### GIVEN EXERCISE
Print, without altering anything, the lines from the one that holds "on the floor." to the one that holds "obj.data.transform(world)", inclusive. No other lines belong in the output.

### INFORMATION SUPPLIED
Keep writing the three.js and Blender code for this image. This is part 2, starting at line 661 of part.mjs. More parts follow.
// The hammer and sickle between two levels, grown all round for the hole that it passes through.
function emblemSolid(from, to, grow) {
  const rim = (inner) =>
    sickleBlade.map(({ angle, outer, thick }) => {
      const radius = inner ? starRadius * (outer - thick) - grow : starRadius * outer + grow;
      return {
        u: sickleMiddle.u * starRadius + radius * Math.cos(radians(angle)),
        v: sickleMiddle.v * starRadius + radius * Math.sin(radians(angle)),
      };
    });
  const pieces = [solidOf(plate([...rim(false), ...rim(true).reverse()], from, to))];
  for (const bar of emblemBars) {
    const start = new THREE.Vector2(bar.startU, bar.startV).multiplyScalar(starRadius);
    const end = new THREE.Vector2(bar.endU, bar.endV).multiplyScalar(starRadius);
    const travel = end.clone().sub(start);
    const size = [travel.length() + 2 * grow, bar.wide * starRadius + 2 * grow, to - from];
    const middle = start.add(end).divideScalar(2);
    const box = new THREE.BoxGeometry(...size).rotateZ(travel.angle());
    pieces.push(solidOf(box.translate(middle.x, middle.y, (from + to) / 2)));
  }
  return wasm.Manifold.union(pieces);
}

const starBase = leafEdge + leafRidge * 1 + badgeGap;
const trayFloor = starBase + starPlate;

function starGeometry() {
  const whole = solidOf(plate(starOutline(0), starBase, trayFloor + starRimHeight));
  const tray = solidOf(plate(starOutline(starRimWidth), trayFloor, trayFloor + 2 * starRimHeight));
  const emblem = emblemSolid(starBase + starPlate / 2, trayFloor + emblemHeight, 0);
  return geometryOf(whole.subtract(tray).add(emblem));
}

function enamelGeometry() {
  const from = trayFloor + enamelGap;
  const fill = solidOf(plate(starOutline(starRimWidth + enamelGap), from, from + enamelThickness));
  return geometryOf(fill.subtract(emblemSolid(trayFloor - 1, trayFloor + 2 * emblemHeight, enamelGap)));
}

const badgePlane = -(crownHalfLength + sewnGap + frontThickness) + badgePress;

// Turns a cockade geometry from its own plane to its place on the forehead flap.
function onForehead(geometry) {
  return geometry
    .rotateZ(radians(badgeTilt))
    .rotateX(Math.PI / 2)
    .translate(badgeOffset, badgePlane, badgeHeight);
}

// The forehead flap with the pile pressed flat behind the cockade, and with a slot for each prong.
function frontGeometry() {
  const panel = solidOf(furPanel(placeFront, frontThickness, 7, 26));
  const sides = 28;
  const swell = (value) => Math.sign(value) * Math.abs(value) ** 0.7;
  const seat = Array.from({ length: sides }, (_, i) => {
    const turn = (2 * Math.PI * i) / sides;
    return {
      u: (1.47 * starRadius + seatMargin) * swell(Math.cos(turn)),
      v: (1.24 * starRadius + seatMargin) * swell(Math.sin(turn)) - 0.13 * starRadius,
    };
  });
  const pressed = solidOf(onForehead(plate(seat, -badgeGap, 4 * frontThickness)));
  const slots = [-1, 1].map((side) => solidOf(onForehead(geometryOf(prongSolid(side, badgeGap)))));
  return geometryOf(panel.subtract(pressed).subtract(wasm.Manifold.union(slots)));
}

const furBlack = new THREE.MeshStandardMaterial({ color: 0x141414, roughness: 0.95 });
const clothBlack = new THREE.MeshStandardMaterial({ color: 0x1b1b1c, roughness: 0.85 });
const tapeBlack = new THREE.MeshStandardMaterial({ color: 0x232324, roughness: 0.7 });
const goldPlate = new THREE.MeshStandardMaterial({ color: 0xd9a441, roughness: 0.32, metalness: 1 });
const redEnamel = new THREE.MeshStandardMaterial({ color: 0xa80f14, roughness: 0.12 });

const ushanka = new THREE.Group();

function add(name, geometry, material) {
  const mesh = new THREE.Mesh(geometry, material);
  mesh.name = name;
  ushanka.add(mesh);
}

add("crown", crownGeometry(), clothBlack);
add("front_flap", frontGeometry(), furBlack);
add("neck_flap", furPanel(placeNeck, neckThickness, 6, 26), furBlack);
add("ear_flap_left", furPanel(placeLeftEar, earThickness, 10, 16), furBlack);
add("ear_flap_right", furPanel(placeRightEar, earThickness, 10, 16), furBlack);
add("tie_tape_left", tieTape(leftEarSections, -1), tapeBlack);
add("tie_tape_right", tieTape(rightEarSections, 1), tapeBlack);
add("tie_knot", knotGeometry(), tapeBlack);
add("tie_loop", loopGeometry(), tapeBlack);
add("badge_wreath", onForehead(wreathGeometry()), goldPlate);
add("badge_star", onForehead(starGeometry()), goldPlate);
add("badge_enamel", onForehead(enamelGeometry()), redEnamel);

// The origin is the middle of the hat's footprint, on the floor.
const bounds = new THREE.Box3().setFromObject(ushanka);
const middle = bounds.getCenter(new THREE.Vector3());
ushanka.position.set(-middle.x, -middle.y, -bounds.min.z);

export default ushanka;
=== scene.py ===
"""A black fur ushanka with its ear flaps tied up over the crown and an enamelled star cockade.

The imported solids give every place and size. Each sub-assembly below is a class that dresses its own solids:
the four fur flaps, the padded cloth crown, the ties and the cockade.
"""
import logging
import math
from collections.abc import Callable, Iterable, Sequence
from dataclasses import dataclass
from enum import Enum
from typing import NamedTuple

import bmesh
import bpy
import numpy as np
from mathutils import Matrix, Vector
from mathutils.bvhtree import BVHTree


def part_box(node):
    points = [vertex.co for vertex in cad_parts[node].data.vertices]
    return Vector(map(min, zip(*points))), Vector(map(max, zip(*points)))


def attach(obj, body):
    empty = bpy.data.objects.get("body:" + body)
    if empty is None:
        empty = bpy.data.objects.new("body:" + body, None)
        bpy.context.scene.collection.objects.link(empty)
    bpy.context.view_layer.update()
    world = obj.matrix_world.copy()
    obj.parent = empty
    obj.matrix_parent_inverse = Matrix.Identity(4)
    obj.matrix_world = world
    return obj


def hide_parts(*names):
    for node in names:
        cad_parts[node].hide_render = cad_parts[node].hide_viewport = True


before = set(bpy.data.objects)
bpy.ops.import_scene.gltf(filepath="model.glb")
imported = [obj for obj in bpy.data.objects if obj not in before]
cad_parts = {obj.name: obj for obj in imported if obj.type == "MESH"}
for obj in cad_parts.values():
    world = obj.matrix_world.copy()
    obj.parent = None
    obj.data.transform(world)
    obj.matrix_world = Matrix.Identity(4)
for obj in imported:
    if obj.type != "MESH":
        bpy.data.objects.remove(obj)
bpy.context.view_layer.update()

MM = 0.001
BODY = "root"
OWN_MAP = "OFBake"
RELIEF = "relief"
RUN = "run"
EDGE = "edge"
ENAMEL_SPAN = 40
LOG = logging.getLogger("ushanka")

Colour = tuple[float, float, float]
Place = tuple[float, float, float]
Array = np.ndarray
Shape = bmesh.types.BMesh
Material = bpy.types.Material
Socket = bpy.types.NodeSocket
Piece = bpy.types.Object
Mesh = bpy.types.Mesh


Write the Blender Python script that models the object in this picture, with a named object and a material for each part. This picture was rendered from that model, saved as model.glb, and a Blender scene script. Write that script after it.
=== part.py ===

### FULL OUTPUT
// The origin is the middle of the hat's footprint, on the floor.
const bounds = new THREE.Box3().setFromObject(ushanka);
const middle = bounds.getCenter(new THREE.Vector3());
ushanka.position.set(-middle.x, -middle.y, -bounds.min.z);

export default ushanka;
=== scene.py ===
"""A black fur ushanka with its ear flaps tied up over the crown and an enamelled star cockade.

The imported solids give every place and size. Each sub-assembly below is a class that dresses its own solids:
the four fur flaps, the padded cloth crown, the ties and the cockade.
"""
import logging
import math
from collections.abc import Callable, Iterable, Sequence
from dataclasses import dataclass
from enum import Enum
from typing import NamedTuple

import bmesh
import bpy
import numpy as np
from mathutils import Matrix, Vector
from mathutils.bvhtree import BVHTree


def part_box(node):
    points = [vertex.co for vertex in cad_parts[node].data.vertices]
    return Vector(map(min, zip(*points))), Vector(map(max, zip(*points)))


def attach(obj, body):
    empty = bpy.data.objects.get("body:" + body)
    if empty is None:
        empty = bpy.data.objects.new("body:" + body, None)
        bpy.context.scene.collection.objects.link(empty)
    bpy.context.view_layer.update()
    world = obj.matrix_world.copy()
    obj.parent = empty
    obj.matrix_parent_inverse = Matrix.Identity(4)
    obj.matrix_world = world
    return obj


def hide_parts(*names):
    for node in names:
        cad_parts[node].hide_render = cad_parts[node].hide_viewport = True


before = set(bpy.data.objects)
bpy.ops.import_scene.gltf(filepath="model.glb")
imported = [obj for obj in bpy.data.objects if obj not in before]
cad_parts = {obj.name: obj for obj in imported if obj.type == "MESH"}
for obj in cad_parts.values():
    world = obj.matrix_world.copy()
    obj.parent = None
    obj.data.transform(world)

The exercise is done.